С тех пор прошло четыре месяца. Мы перебрались за это время дальше на запад, за реки Случь и Горынь, обосновались в Цуманских лесах.

Помню жаркий июньский день, когда у моей палатки появился встревоженный связной, посланный секретным постом, выдвинутым к одной из дорог в двух километрах от лагеря.

— Товарищ командир, вдоль дороги со стороны села Журавичи движется немецкая колонна. Впереди — конные, за ними — солдаты на фурманках. Есть и пушки.

Не успел я разобраться в этом донесении, как одновременно, запыхавшись, подбежали двое: боец с одного из постов, охранявших лагерь, и партизан, пасший наш скот на лесной полянке близ лагеря. Оба подтвердили, что своими глазами видели немецких конников.

Сомнений быть не могло — немцы появились с трех сторон.

Стехову с поддежурным взводом я приказал выдвинуться в сторону противника и наладить там командный пункт. Сам остался на месте, чтобы подготовить остальных и держать связь с другими постами.
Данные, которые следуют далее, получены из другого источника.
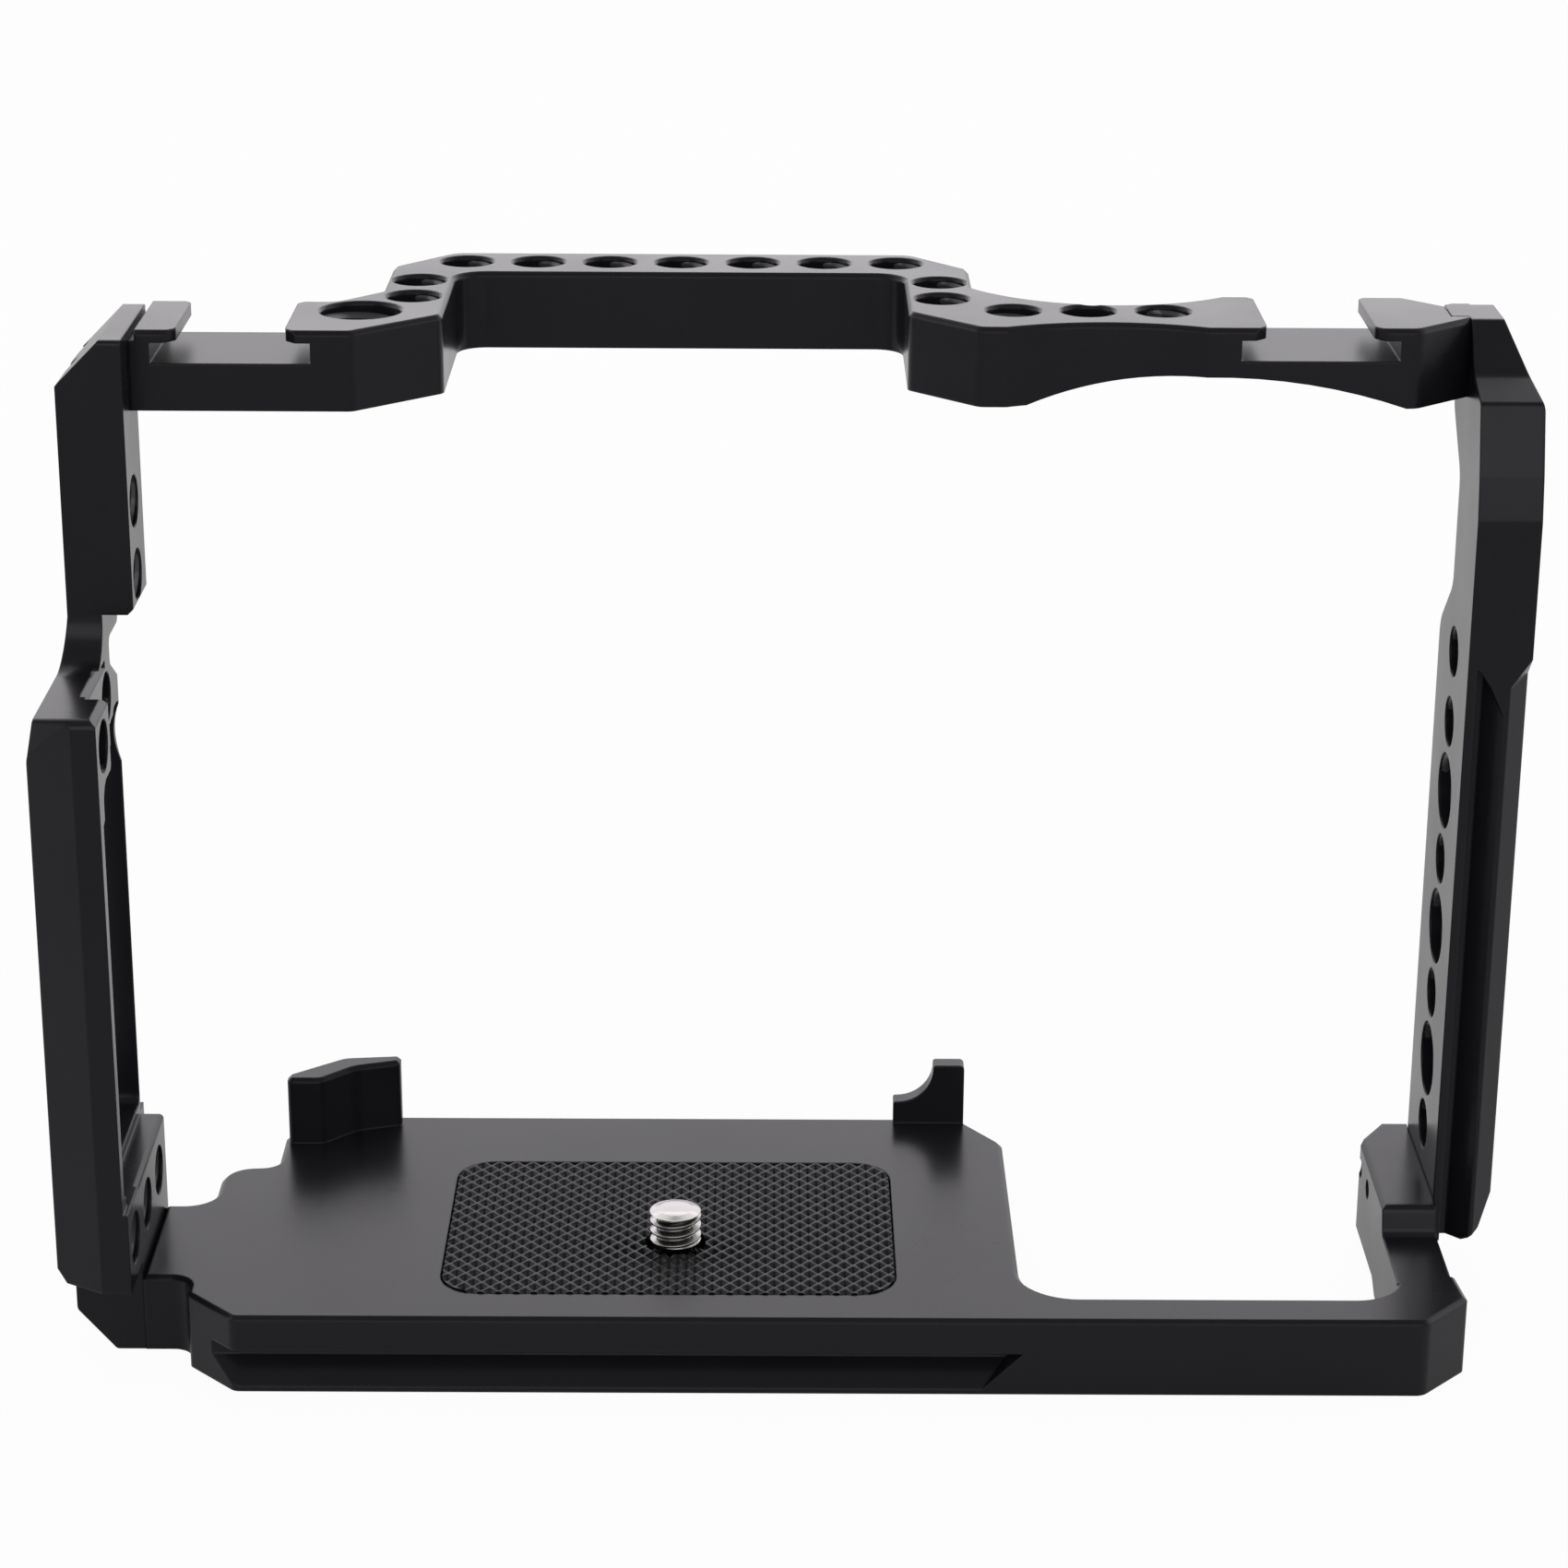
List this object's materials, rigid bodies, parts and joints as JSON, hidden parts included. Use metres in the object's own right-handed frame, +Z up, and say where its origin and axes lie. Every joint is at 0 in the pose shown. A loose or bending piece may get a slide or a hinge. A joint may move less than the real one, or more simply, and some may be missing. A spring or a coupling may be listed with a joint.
{
  "type": "camera cage",
  "caption": "Black machined full cage for a mirrorless camera: base plate with pad and captive screw, two arms, top bar with cold shoes and threaded accessory holes.",
  "frame": {"origin": "on the captive camera screw's axis at the camera seat, which is the pad's top face", "axes": "+Z up along the screw; +X to the viewer's right, along the cage's length; +Y towards the lens"},
  "size_m": [0.1765, 0.0746, 0.1228],
  "materials": {
    "anodised_black": "satin",
    "pad_rubber": "textured",
    "bright_steel": "turned",
    "black_steel": "satin",
    "washer_nylon": "matte"
  },
  "bodies": {
    "cage": {"bottom_plate": "anodised_black", "base_pad": "pad_rubber", "top_bar": "anodised_black", "left_arm": "anodised_black", "right_arm": "anodised_black", "top_left_screws": "black_steel", "top_right_screw": "black_steel", "foot_screws": "black_steel", "lug_screws": "black_steel"},
    "screw_slider": {"screw_washer": "washer_nylon"},
    "camera_screw": {"camera_screw": "bright_steel"}
  },
  "joints": [
    {"name": "screw_lift", "type": "slide", "parent": "cage", "child": "screw_slider", "axis": [0, 0, 1], "range_m": [-0.0019, 0]},
    {"name": "screw_turn", "type": "hinge", "parent": "screw_slider", "child": "camera_screw", "pos_m": [0, 0, 0], "axis": [0, 0, 1], "continuous": true}
  ]
}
Не успел Сергей Трофимович отойти и двухсот метров, как длинная пулеметная очередь прорезала лесную тишину. За ней — плотный автоматный и винтовочный огонь.

Я решил, что стреляют наши, и, опасаясь, что они зря пожгут патроны, которых у нас и так маловато, послал связного с приказом стрелять прицельно, беречь боеприпасы.

Связной мигом скрылся за деревьями.

В это время докладывают:

— Товарищ командир! С поста сообщают — немцы на дороге разворачивают пушки.

Приказываю Базанову:

— Взять тридцать пять автоматчиков, захватить пушки!

Базанов мигом скрылся в лесу.

Бой разгорается. Доносятся крики «ура».

«Неужели Стехов повел людей в атаку, не предупредив меня?» — подумал я. Но вернулся посланный мной связной и доложил:

— Ваше приказание передано. Товарищ Стехов сообщил, что стрельба идет со стороны немцев, а наши стреляют мало. Он удивляется, что со стороны противника беспрерывно слышится русское «ура».

— Передать Стехову: людей в атаку не пускать. Справа от него — пушки, туда выслан Базанов. Пусть с ним свяжется. Все же обстановка боя была неясной. Почему со стороны противника кричат «ура»? Откуда в лесу появились пушки? Неужели немцы послали вперед предателей? Ни я, ни оставшийся со мной Лукин ничего понять не могли.